After I left Autocar and went freelance in September 1981, one of my first commissions was to write a book on Range Rover, and for thorough background information I had a long- term loan example through the winter of 1981- 82. In January, I was asked to cover the Brussels Show for Autocar and went out in the Range Rover with photographer Peter Cramer.

The choice of car for the trip could not have been better as a tremendous blanket of snow came down in Belgium. We found the Ostend- Brussels autoroute completely blocked by stationary traffic, so took to the wide verge and motored along through the snow hoping that there were no deep ditches or hidden kilometre posts buried in the snow. I think for the hundreds of drivers seeing our progress while they were marooned it must have been an impressive promotion for the Range Rover.
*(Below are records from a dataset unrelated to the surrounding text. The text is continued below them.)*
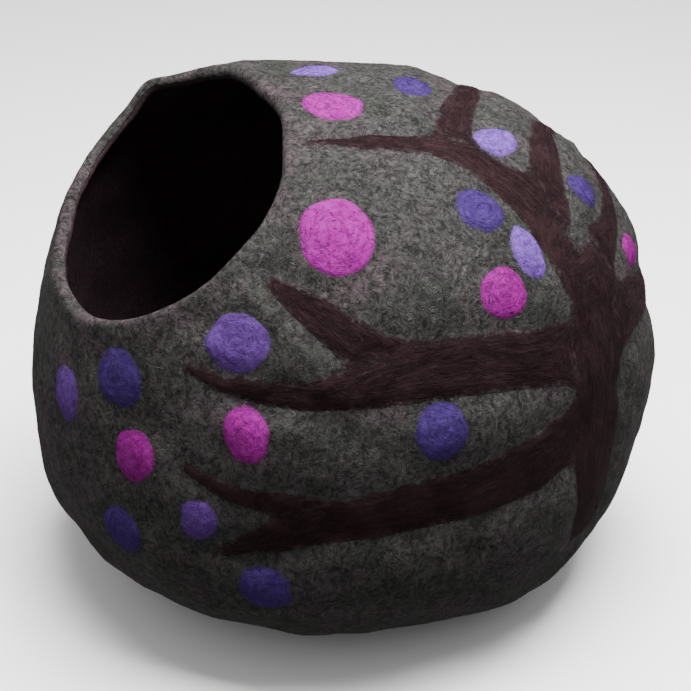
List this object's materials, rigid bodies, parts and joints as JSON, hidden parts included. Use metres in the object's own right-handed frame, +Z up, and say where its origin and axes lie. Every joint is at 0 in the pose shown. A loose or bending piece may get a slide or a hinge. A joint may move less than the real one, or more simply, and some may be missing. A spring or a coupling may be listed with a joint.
{
  "type": "felt cat cave",
  "caption": "Rounded hollow wool felt pet cave with one round mouth on a slant, a felted tree and felted dots on its outside.",
  "frame": {"origin": "middle of the flat base, where the cave stands", "axes": "+Z up, the mouth looks towards -Y and up, the tree's trunk is on the +X side"},
  "size_m": [0.4357, 0.4361, 0.3504],
  "materials": {
    "grey_wool": "matt heathered charcoal wool felt, aubergine on the inside",
    "bark_wool": "matt dark aubergine wool felt",
    "magenta_wool": "matt needle-felted wool",
    "indigo_wool": "matt needle-felted wool",
    "violet_wool": "matt needle-felted wool",
    "lavender_wool": "matt needle-felted wool"
  },
  "bodies": {
    "root": {"felt_body": "grey_wool", "trunk": "bark_wool", "branch_low": "bark_wool", "twig_low": "bark_wool", "branch_middle": "bark_wool", "twig_middle": "bark_wool", "bough_left": "bark_wool", "bough_crown": "bark_wool", "bough_back": "bark_wool", "bough_side": "bark_wool", "bough_far": "bark_wool", "dot_large": "magenta_wool", "dot_magenta_1": "magenta_wool", "dot_magenta_2": "magenta_wool", "dot_magenta_3": "magenta_wool", "dot_magenta_4": "magenta_wool", "dot_magenta_5": "magenta_wool", "dot_back_1": "magenta_wool", "dot_back_4": "magenta_wool", "dot_indigo_1": "indigo_wool", "dot_indigo_2": "indigo_wool", "dot_indigo_3": "indigo_wool", "dot_indigo_4": "indigo_wool", "dot_indigo_5": "indigo_wool", "dot_indigo_6": "indigo_wool", "dot_indigo_7": "indigo_wool", "dot_back_2": "indigo_wool", "dot_back_6": "indigo_wool", "dot_violet_1": "violet_wool", "dot_violet_2": "violet_wool", "dot_violet_3": "violet_wool", "dot_back_3": "violet_wool", "dot_back_7": "violet_wool", "dot_lavender_1": "lavender_wool", "dot_lavender_2": "lavender_wool", "dot_lavender_3": "lavender_wool", "dot_back_5": "lavender_wool"}
  },
  "joints": []
}
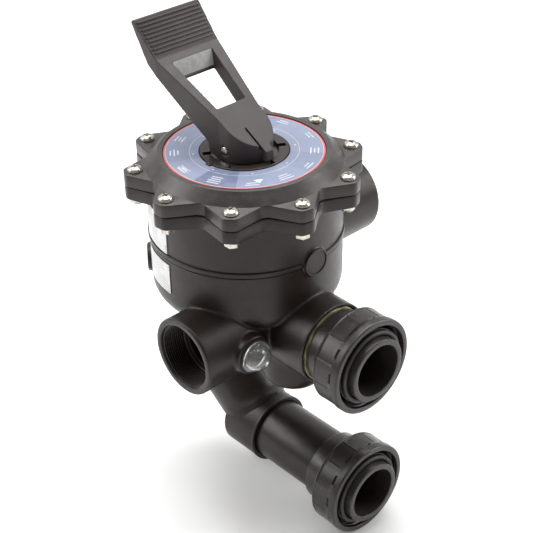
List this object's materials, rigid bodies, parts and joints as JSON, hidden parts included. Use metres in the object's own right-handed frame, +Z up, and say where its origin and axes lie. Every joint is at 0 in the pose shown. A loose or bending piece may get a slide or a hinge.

Later I was given a day’s coaching in off-road driving techniques under instruction by Land Rover’s very capable engineer Roger Crathorne in the woods at Eastnor Castle. When we had finished our day of ploughing through Eastnor’s muddy tracks, the Range Rover was driven into a stream and a pump connected to the power take-off was used to hose down the vehicle.

My book, called Range Rover Companion, was finished on schedule but very nearly failed to get published. All the material had been sent out to the printers in Hong Kong, which then went bust, but fortunately the industrious publisher William Kimberley went out to Hong Kong and retrieved everything. I had copies of the words, of course, but many of the pictures would have been lost for good including early development pictures.

I was able to cover the development of the car in its first 12 years of production, one of the major changes being the introduction of the four-door model in April 1981.

 

FOUR TO THE FORE

The ingenious young Swiss engineer Peter Monteverdi had demonstrated to Land Rover how a four-door conversion could be produced quite easily and without the great expense which had previously been thought necessary, and achieved approval to offer a luxury four-door version as an interim model until the factory’s four-door went on sale in July 1981. Many other specialist conversions became available, and I went over to the London coachbuilding firm Wood and Pickett to see and photograph their limited series edition to be produced in conjunction with Vogue magazine.

Through the difficult years of union disruption at the end of the 1970s there was little funding available for development work, so for 10 years Range Rovers carried on much as before until air conditioning became available in 1979, and in 1981 fuel injection for the petrol engine and ZF four-speed automatic transmission were offered.

In subsequent years Range Rovers embraced the luxury market, with ever more extravagant and plush interior fittings, larger engines, and prices moved up accordingly. When it was finally replaced by the new and very different-looking model, the Range Rover had progressed a long way from the utilitarian rubber-mat version that first appeared in 1970.